Supporters were three votes short of the 60 votes they needed for the original bill on a recent Senate test vote. Senate Majority Leader Harry Reid, Nevada Democrat, switched his vote to “no” at the last moment, a parliamentary move that allows him to bring the measure up again for a vote.

“The people who rushed to the towers after 9/11, they’re our heroes,” Mr. Schumer said. “Just like veterans they volunteered and risked their lives for us at a time of war. American tradition is we don’t turn our backs on them no matter what state they’re from, no matter what party you’re from. I see at these last moments the Congress coming together along those lines.”
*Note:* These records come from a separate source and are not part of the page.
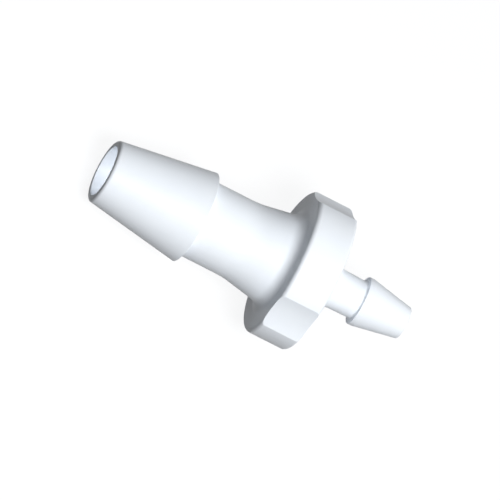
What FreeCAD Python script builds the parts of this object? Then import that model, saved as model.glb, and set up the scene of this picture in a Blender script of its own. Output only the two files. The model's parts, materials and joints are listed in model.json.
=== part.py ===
import FreeCAD, Part
import math
import os

# Barbed reducer fitting: one moulded piece that joins a wide hose to a narrow one.
# Lengths are in millimetres. While it is shaped, the fitting's own axis runs along +X from the middle
# of the wide mouth to the narrow tip. The finished piece then lies on its side as it comes to rest.

# Wide hose end
WIDE_MOUTH_DIAMETER = 8.1
WIDE_BARB_DIAMETER = 11.82
WIDE_BARB_LENGTH = 12.65
WIDE_STEM_DIAMETER = 9.86
WIDE_STEM_LENGTH = 6.4
WIDE_FLARE_DIAMETER = 11.82
WIDE_FLARE_LENGTH = 5.5
WIDE_FLARE_BLEND = 12.0
WIDE_ROOT_FILLET = 1.5
WIDE_MOUTH_ROUND = 0.5
WIDE_BARB_EDGE_ROUND = 0.05
WIDE_BORE_DIAMETER = 6.5

# Flange between the two ends, which stops both hoses and gives the fingers a grip
FLANGE_DIAMETER = 18.8
FLANGE_THICKNESS = 5.25
FLANGE_WIDE_SIDE_ROUND = 0.55
FLANGE_NARROW_SIDE_ROUND = 0.4
GRIP_COUNT = 3
GRIP_RADIUS = 13.2
GRIP_DEPTH = 0.69

# Narrow hose end
NARROW_MOUTH_DIAMETER = 4.1
NARROW_BARB_DIAMETER = 6.22
NARROW_BARB_CONE_LENGTH = 5.6
NARROW_BARB_LAND = 0.65
NARROW_STEM_DIAMETER = 4.88
NARROW_STEM_FOOT_DIAMETER = 5.1
NARROW_STEM_LENGTH = 5.45
NARROW_ROOT_FILLET = 2.7
NARROW_MOUTH_ROUND = 0.15
NARROW_BARB_EDGE_ROUND = 0.08
NARROW_BORE_DIAMETER = 2.8

# Bores: the wide one ends inside the flange, in a cone that leads down to the narrow one
BORE_LIP_ROUND = 0.1
STEM_CORNER_FILLET = 0.25
WIDE_BORE_PAST_FLANGE_FACE = 1.6
BORE_CONE_INCLUDED_ANGLE = 90.0

# Cutters run this far past the faces that they cut
CUTTER_OVERRUN = 1.0
# How closely the outline is followed when the resting pose is worked out
RESTING_OUTLINE_STEP = 0.005

WIDE_END_LENGTH = WIDE_BARB_LENGTH + WIDE_STEM_LENGTH + WIDE_FLARE_LENGTH
NARROW_END_LENGTH = NARROW_BARB_CONE_LENGTH + NARROW_BARB_LAND + NARROW_STEM_LENGTH
OVERALL_LENGTH = WIDE_END_LENGTH + FLANGE_THICKNESS + NARROW_END_LENGTH

AXIS = FreeCAD.Vector(1, 0, 0)
CENTRE = FreeCAD.Vector(0, 0, 0)


def wide_end():
    """Corners of the wide end's outline, from its mouth to the flange: (place, radius, rounding)."""
    flare_start = WIDE_BARB_LENGTH + WIDE_STEM_LENGTH
    return [
        (0, WIDE_MOUTH_DIAMETER / 2, WIDE_MOUTH_ROUND),
        (WIDE_BARB_LENGTH, WIDE_BARB_DIAMETER / 2, WIDE_BARB_EDGE_ROUND),
        (WIDE_BARB_LENGTH, WIDE_STEM_DIAMETER / 2, STEM_CORNER_FILLET),
        (flare_start, WIDE_STEM_DIAMETER / 2, WIDE_FLARE_BLEND),
        (WIDE_END_LENGTH, WIDE_FLARE_DIAMETER / 2, WIDE_ROOT_FILLET),
    ]


def narrow_end():
    """Corners of the narrow end's outline, from the flange to its tip: (place, radius, rounding)."""
    barb_front = OVERALL_LENGTH - NARROW_BARB_CONE_LENGTH
    barb_back = barb_front - NARROW_BARB_LAND
    return [
        (barb_back - NARROW_STEM_LENGTH, NARROW_STEM_FOOT_DIAMETER / 2, NARROW_ROOT_FILLET),
        (barb_back, NARROW_STEM_DIAMETER / 2, STEM_CORNER_FILLET),
        (barb_back, NARROW_BARB_DIAMETER / 2, NARROW_BARB_EDGE_ROUND),
        (barb_front, NARROW_BARB_DIAMETER / 2, 0),
        (OVERALL_LENGTH, NARROW_MOUTH_DIAMETER / 2, NARROW_MOUTH_ROUND),
    ]


def flange():
    """Corners of the flange's rim."""
    return [
        (WIDE_END_LENGTH, FLANGE_DIAMETER / 2, FLANGE_WIDE_SIDE_ROUND),
        (WIDE_END_LENGTH + FLANGE_THICKNESS, FLANGE_DIAMETER / 2, FLANGE_NARROW_SIDE_ROUND),
    ]


def bores():
    """Corners of the passage, from the narrow tip back to the wide mouth."""
    step = (WIDE_BORE_DIAMETER - NARROW_BORE_DIAMETER) / 2
    cone_length = step / math.tan(math.radians(BORE_CONE_INCLUDED_ANGLE / 2))
    cone_start = WIDE_END_LENGTH + WIDE_BORE_PAST_FLANGE_FACE
    return [
        (OVERALL_LENGTH, NARROW_BORE_DIAMETER / 2, BORE_LIP_ROUND),
        (cone_start + cone_length, NARROW_BORE_DIAMETER / 2, 0),
        (cone_start, WIDE_BORE_DIAMETER / 2, 0),
        (0, WIDE_BORE_DIAMETER / 2, BORE_LIP_ROUND),
    ]


def point(place, radius):
    """A point of the outline, which is drawn below the axis in the XZ plane."""
    return FreeCAD.Vector(place, 0, -radius)


def rounded_corner(before, corner, after, radius):
    """Where the tangent arc at a corner starts, passes its middle and ends.

    An arc takes at most half of the shorter side next to it, so a short wall limits it.
    """
    back = before - corner
    ahead = after - corner
    half_angle = back.getAngle(ahead) / 2
    reach = min(radius / math.tan(half_angle), 0.5 * min(back.Length, ahead.Length))
    radius = reach * math.tan(half_angle)
    back.normalize()
    ahead.normalize()
    inwards = back + ahead
    inwards.normalize()
    middle = corner + inwards * (radius / math.sin(half_angle) - radius)
    return corner + back * reach, middle, corner + ahead * reach


def rounded_wire(corners):
    """A closed wire through the corners, with a tangent arc at each one that has a rounding."""
    stations = []
    for number, (place, radius, rounding) in enumerate(corners):
        corner = point(place, radius)
        before = point(*corners[number - 1][:2])
        after = point(*corners[(number + 1) % len(corners)][:2])
        if rounding > 0:
            stations.append(rounded_corner(before, corner, after, rounding))
        else:
            stations.append((corner,))
    edges = []
    for number, station in enumerate(stations):
        if len(station) > 1:
            edges.append(Part.Arc(*station).toShape())
        start = station[-1]
        end = stations[(number + 1) % len(stations)][0]
        if start.distanceToPoint(end) > Part.Precision.confusion():
            edges.append(Part.LineSegment(start, end).toShape())
    return Part.Wire(edges)


def turned_body():
    """Both hose ends, the round flange and the passage, as one profile turned about the axis."""
    outline = rounded_wire(wide_end() + flange() + narrow_end() + bores())
    return Part.Face(outline).revolve(CENTRE, AXIS, 360)


def grip_cutter(angle):
    """A long-radius cylinder parallel to the axis, which scoops one shallow grip out of the rim."""
    distance = FLANGE_DIAMETER / 2 - GRIP_DEPTH + GRIP_RADIUS
    start = FreeCAD.Vector(WIDE_END_LENGTH - CUTTER_OVERRUN, 0, -distance)
    length = FLANGE_THICKNESS + 2 * CUTTER_OVERRUN
    cutter = Part.makeCylinder(GRIP_RADIUS, length, start, AXIS)
    cutter.rotate(CENTRE, AXIS, angle)
    return cutter


def with_grips(body):
    """The body with its grips cut evenly round the flange, the first one straight below the axis."""
    cutters = [grip_cutter(360 / GRIP_COUNT * number) for number in range(GRIP_COUNT)]
    return body.cut(cutters).Solids[0]


def lowest_outline(shape):
    """The lower side of the shape's outline seen from the side, as a convex chain of (X, Z) points.

    The turned faces have their seams where the outline was drawn, below the axis, so the edges of
    the shape hold all of its lowest points.
    """
    points = []
    for edge in shape.Edges:
        points += edge.discretize(Deflection=RESTING_OUTLINE_STEP)
    chain = []
    for place, height in sorted((low.x, low.z) for low in points):
        while len(chain) > 1:
            (x1, z1), (x2, z2) = chain[-2:]
            if (x2 - x1) * (height - z1) > (z2 - z1) * (place - x1):
                break
            chain.pop()
        chain.append((place, height))
    return chain


def resting_tilt(shape):
    """How far the axis leans when the piece lies on the two places either side of its weight."""
    chain = lowest_outline(shape)
    balance = shape.CenterOfMass.x
    for (x1, z1), (x2, z2) in zip(chain, chain[1:]):
        if x1 <= balance <= x2:
            return math.degrees(math.atan2(z2 - z1, x2 - x1))


def laid_down(shape):
    """The piece as it lies, with the middle of the foot of its bounding box at the origin."""
    shape.rotate(CENTRE, FreeCAD.Vector(0, 1, 0), resting_tilt(shape))
    box = shape.optimalBoundingBox(False)
    shape.translate(FreeCAD.Vector(-box.Center.x, -box.Center.y, -box.ZMin))
    return shape


def main():
    os.makedirs("parts", exist_ok=True)
    fitting = laid_down(with_grips(turned_body()))
    fitting.exportStep("parts/reducer_fitting.step")


main()
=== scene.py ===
# %% [markdown]
# # A barbed reducer fitting in natural polypropylene
#
# This lesson dresses one small moulded fitting, which joins a wide hose to a narrow one. It has a hose barb
# at each end and a thick flange with three shallow finger grips between them. The real one leaves its mould
# in one piece, so the whole lesson makes one closed mesh, one plastic for it, and a plain white studio.
#
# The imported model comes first. It fixes where the fitting lies and how large it is, and nothing in the
# lesson moves it.

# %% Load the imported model
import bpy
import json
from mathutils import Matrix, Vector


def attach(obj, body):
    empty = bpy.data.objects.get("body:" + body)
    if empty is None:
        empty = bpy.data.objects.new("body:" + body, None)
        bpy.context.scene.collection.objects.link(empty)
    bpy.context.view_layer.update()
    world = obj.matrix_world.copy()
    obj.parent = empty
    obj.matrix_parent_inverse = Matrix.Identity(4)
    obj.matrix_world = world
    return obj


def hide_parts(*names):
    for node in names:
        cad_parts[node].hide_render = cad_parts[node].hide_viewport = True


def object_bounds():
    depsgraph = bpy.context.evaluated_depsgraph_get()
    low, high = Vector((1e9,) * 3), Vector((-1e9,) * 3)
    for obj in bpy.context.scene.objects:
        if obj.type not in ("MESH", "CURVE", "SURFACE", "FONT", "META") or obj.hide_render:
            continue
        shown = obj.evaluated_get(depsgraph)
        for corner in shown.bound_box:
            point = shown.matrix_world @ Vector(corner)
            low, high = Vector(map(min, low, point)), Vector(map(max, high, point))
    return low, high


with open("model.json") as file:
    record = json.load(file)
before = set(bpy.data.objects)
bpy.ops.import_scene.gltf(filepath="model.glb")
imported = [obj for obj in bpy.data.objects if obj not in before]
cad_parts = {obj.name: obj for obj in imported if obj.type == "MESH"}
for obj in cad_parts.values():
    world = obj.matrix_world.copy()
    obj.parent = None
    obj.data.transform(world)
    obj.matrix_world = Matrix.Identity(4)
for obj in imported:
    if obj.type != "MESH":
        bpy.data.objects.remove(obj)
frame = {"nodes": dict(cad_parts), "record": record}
print("packed nodes:", list(frame["nodes"]))

# %% [markdown]
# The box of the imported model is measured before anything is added, and later steps place the floor and
# the lamps by it. Blender counts in metres, and a fitting this small is easier to read in millimetres,
# so one named value turns the one into the other.

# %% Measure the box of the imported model
import json
import math

import bmesh
import bpy
from mathutils import Matrix, Vector
from mathutils.bvhtree import BVHTree

MM = 0.001


def in_millimetres(values):
    return [round(value / MM, 2) for value in values]


packed_box = [list(corner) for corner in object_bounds()]
print("packed box in millimetres:", [in_millimetres(corner) for corner in packed_box])

# %% [markdown]
# ## Where the fitting lies
#
# It rests on the rim of its wide mouth and on its flange, so its narrow end points up a little. The record
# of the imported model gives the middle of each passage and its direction. From these come the two things
# that place the fitting: the middle of the wide mouth, and a turn made of three directions. The first runs
# along the fitting to its narrow tip, the second down through the lower grip, and the third is square to
# both. The record counts the wide passage from behind its rounded lip, so the mouth lies half the passage's
# length and one lip before the passage's middle.

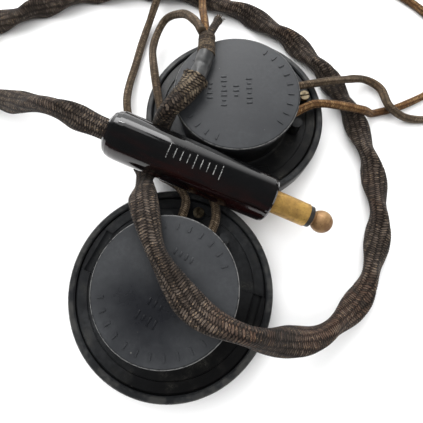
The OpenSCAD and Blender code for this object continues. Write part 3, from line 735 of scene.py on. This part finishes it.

The original bill would have required multinational companies incorporated in tax havens to pay taxes on income earned in the United States. Bill supporters said that would close a tax loophole, but Republicans have branded it a corporate tax increase.

Instead, the new bill would be paid for with a fee on some foreign firms that get U.S. government procurement contracts. The bill also calls for extending fees on certain firms that rely on H-1B and L-1 visas. It also would extend fees on travelers who don’t present visa travel documents at U.S. airports.

Researchers have found that people exposed to the thick clouds of pulverized building materials at the trade center site have high rates of asthma and sinus problems. Doctors aren’t sure exactly how many people are ill, and scientific doubt persists about just how many of the hundreds of illnesses actually are linked to the trade center dust.